Sultanahmet Camii'nin klasik Osmanlı camileri içerisinde en büyük revaklı avluya sahip cami olduğunu dile getiren Hayrullah Çelebi, “Bu alan içerisinde 5 bin tane farklı büyüklükte, ortalama 2 ile 5 ton arasındaki mermer blokların tek tek hepsini numaralandırarak, bakım ve onarımlarını yapıp, yağmurdan ve temizlikten dolayı içeride biriken suların önüne geçtik. Altında bulunan galerilerin hepsinin temizliğini yaptık.

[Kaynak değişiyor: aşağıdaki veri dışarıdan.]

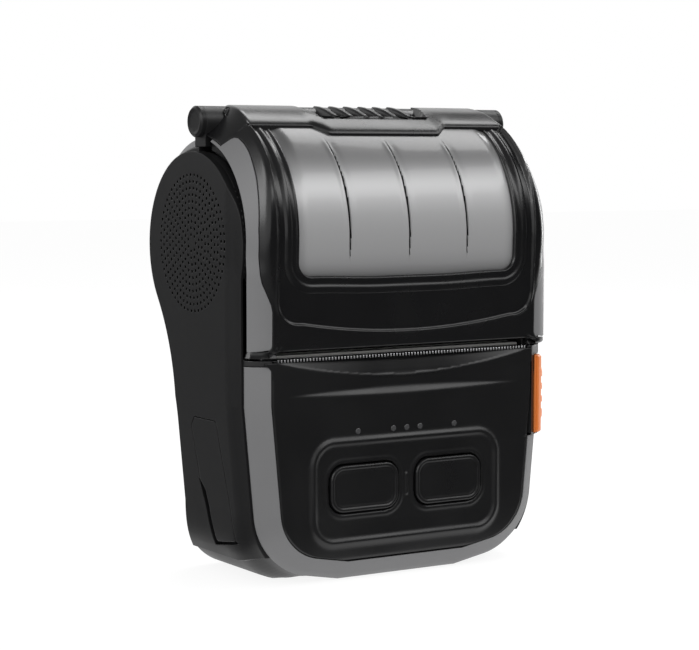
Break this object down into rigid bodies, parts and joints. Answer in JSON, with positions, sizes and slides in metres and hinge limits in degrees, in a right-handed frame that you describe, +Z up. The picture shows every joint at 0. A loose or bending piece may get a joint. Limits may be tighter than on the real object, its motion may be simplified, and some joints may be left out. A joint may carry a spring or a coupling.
{
  "type": "mobile receipt printer",
  "caption": "Handheld thermal receipt printer with a hinged lid and window, grey bumpers, two keys, a side flap over the sockets and an orange lid release.",
  "frame": {"origin": "middle of the printer's box at the height of its flat foot", "axes": "+X to the viewer's right across the width, +Y from the front with the keys to the back, +Z up from the foot to the lid's hinge"},
  "size_m": [0.104, 0.0633, 0.1331],
  "materials": {
    "shell": "fine texture",
    "front": "satin",
    "bumper": "soft touch",
    "side": "fine texture",
    "window": "smoked, glossy",
    "bezel": "gloss",
    "inner": "plain",
    "steel": "drawn",
    "caps": "satin",
    "platen": "ground",
    "gears": "plain",
    "brass": "turned",
    "can": "drawn",
    "ceramic": "glazed",
    "aluminium": "plain",
    "orange": "satin",
    "keys": "satin",
    "switch": "plain",
    "lens": "diffused",
    "board": "solder mask",
    "flap": "satin",
    "battery": "fine texture",
    "screws": "zinc plated"
  },
  "bodies": {
    "body": {"rear_housing": "shell", "front_cover": "front", "lower_bumper": "bumper", "left_side_cover": "side", "right_side_cover": "side", "rear_bumper_left": "bumper", "rear_bumper_right": "bumper", "hinge_pin": "steel", "hinge_caps": "caps", "lid_spring": "steel", "stepper_motor": "can", "paper_tray": "inner", "tear_bar": "steel", "thermal_head": "ceramic", "head_heatsink": "aluminium", "head_springs": "steel", "key_switches": "switch", "indicator_lights": "lens", "main_board": "board", "io_board": "board", "usb_socket": "steel", "dc_jack": "switch", "battery_contacts": "brass", "paper_sensor": "switch", "case_screws": "screws"},
    "lid": {"lid_frame": "front", "lid_window": "window", "window_bezel": "bezel", "upper_bumper_left": "bumper", "upper_bumper_right": "bumper", "lid_liner": "inner", "platen_bushes": "gears"},
    "platen": {"platen_roller": "platen", "platen_shaft": "steel", "platen_gear": "gears"},
    "idler": {"idler_gear": "gears"},
    "pinion": {"motor_pinion": "brass"},
    "latch": {"latch_bar": "steel"},
    "release": {"release_button": "orange"},
    "power": {"power_key": "keys"},
    "feed": {"feed_key": "keys"},
    "battery": {"battery_pack": "battery"},
    "battery_catch": {"battery_latch": "keys"},
    "port_flap": {"port_cover": "flap"}
  },
  "joints": [
    {"name": "lid_hinge", "type": "hinge", "parent": "body", "child": "lid", "pos_m": [0, -0.0003, 0.1283], "axis": [-1, 0, 0], "range_deg": [0, 110]},
    {"name": "platen_spin", "type": "hinge", "parent": "lid", "child": "platen", "pos_m": [0, -0.0223, 0.0698], "axis": [1, 0, 0], "continuous": true},
    {"name": "idler_spin", "type": "hinge", "parent": "body", "child": "idler", "pos_m": [0, -0.01051, 0.06537], "axis": [1, 0, 0], "continuous": true},
    {"name": "motor_spin", "type": "hinge", "parent": "body", "child": "pinion", "pos_m": [0, -0.00809, 0.05351], "axis": [1, 0, 0], "continuous": true},
    {"name": "release_press", "type": "slide", "parent": "body", "child": "release", "axis": [-0.7071, 0.7071, 0], "range_m": [0, 0.002], "stiffness_N_per_m": 600, "springref_m": -0.0005},
    {"name": "latch_turn", "type": "hinge", "parent": "body", "child": "latch", "pos_m": [0, -0.00591, 0.06617], "axis": [1, 0, 0], "range_deg": [0, 6.2]},
    {"name": "power_press", "type": "slide", "parent": "body", "child": "power", "axis": [0, 1, 0], "range_m": [0, 0.0006], "stiffness_N_per_m": 1500, "springref_m": -0.0002},
    {"name": "feed_press", "type": "slide", "parent": "body", "child": "feed", "axis": [0, 1, 0], "range_m": [0, 0.0006], "stiffness_N_per_m": 1500, "springref_m": -0.0002},
    {"name": "battery_slide", "type": "slide", "parent": "body", "child": "battery", "axis": [0, 1, 0], "range_m": [0, 0.03]},
    {"name": "battery_catch_slide", "type": "slide", "parent": "body", "child": "battery_catch", "axis": [0, 0, 1], "range_m": [0, 0.003]},
    {"name": "port_flap_hinge", "type": "hinge", "parent": "body", "child": "port_flap", "pos_m": [-0.0519, -0.005, 0.0454], "axis": [0, 1, 0], "range_deg": [0, 100]}
  ],
  "couplings": [
    {"joint": "idler_spin", "follows": "platen_spin", "ratio": -0.38889},
    {"joint": "motor_spin", "follows": "platen_spin", "ratio": 1.1667},
    {"joint": "latch_turn", "follows": "release_press", "rad_per_m": 52}
  ]
}
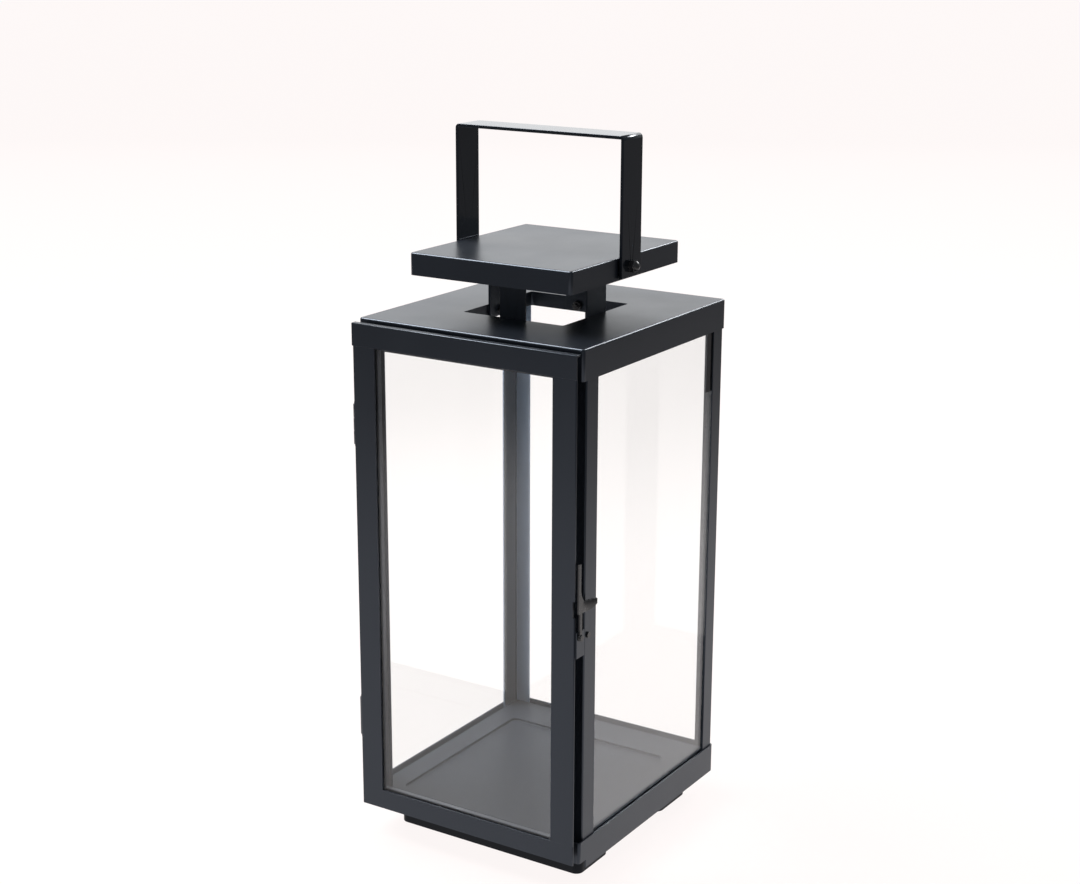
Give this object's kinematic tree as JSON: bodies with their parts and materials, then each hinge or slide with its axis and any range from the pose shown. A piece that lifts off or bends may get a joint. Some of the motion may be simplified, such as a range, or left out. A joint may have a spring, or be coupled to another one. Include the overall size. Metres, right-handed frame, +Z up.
{
  "type": "hurricane candle lantern",
  "caption": "Tall four-sided candle lantern of black sheet steel and clear glass, with a hinged glazed door, side latch, raised vent cap and swinging strip handle.",
  "frame": {"origin": "on the ground under the middle of the overall depth, door included, and the middle of the width", "axes": "+Z up, -Y towards the door (front), +X to the right seen from the door side"},
  "size_m": [0.165, 0.177, 0.443],
  "materials": {
    "black_coating": "satin black powder coat",
    "floor_coating": "satin black powder coat, a little glossier on the raised floor",
    "runner_black": "moulded matt black",
    "dark_hardware": "black-coated screws, nuts, pins and rivets with worn edges",
    "clear_glass": "clear float glass"
  },
  "bodies": {
    "lantern_body": {"base_tray": "black_coating", "floor_panel": "floor_coating", "front_runner": "runner_black", "rear_runner": "runner_black", "front_left_post": "black_coating", "front_right_post": "black_coating", "back_left_post": "black_coating", "back_right_post": "black_coating", "glass_left": "clear_glass", "glass_right": "clear_glass", "glass_back": "clear_glass", "glass_tabs_left": "black_coating", "glass_tabs_right": "black_coating", "glass_tabs_back": "black_coating", "roof": "black_coating", "cap_leg_front": "black_coating", "cap_leg_back": "black_coating", "cap_leg_left": "black_coating", "cap_leg_right": "black_coating", "cap_leg_screws": "dark_hardware", "cap_leg_nuts": "dark_hardware", "cap": "black_coating", "handle_screws": "dark_hardware", "handle_washers": "dark_hardware", "handle_cap_nuts": "dark_hardware", "upper_hinge_body_leaf": "black_coating", "lower_hinge_body_leaf": "black_coating", "upper_hinge_pin": "dark_hardware", "lower_hinge_pin": "dark_hardware", "hinge_rivets": "dark_hardware", "latch_stop": "black_coating"},
    "door": {"door_top_rail": "black_coating", "door_bottom_rail": "black_coating", "door_left_stile": "black_coating", "door_right_stile": "black_coating", "door_inner_frame": "black_coating", "door_glass": "clear_glass", "upper_hinge_door_leaf": "black_coating", "lower_hinge_door_leaf": "black_coating", "latch_plate": "black_coating", "latch_rivet": "dark_hardware"},
    "latch": {"latch_lever": "black_coating"},
    "handle": {"handle": "black_coating"}
  },
  "joints": [
    {"name": "door_hinge", "type": "hinge", "parent": "lantern_body", "child": "door", "pos_m": [-0.079, -0.085, 0.174], "axis": [0, 0, -1], "range_deg": [0, 175]},
    {"name": "latch_turn", "type": "hinge", "parent": "door", "child": "latch", "pos_m": [0.08, -0.0849, 0.165], "axis": [1, 0, 0], "range_deg": [0, 100]},
    {"name": "handle_pivot", "type": "hinge", "parent": "lantern_body", "child": "handle", "pos_m": [0, 0.0035, 0.366], "axis": [1, 0, 0], "range_deg": [-103, 103]}
  ]
}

Caminin her santimetresinde ustalarımızın bilim kurulu doğrultusunda yapmış olduğu çalışmalar var. Halı müzesinde buranın özgün, saf seccadesinin birebir aynısını, aynı metotla, yüzde 100 doğal yün, kök boyayla yapılmış bir halı. Özel bir halıdır. İçerisindeki boyanın ve desenin de tüm diğer geri kalan bin metrekarelik alanda halı kaplamasını gerçekleştirdik. 3 tane minaresinin statiğinde bir sorun vardı, bunları numaralandırarak bakım ve onarımlarını yaptırıp daha güvenilir, daha dayanımı yüksek hale getirdik. Beden duvarı ve zemin etüdü yaptığımızda gayet sağlıklı, sadece 3 minaremizde sıkıntı vardı" diye konuştu.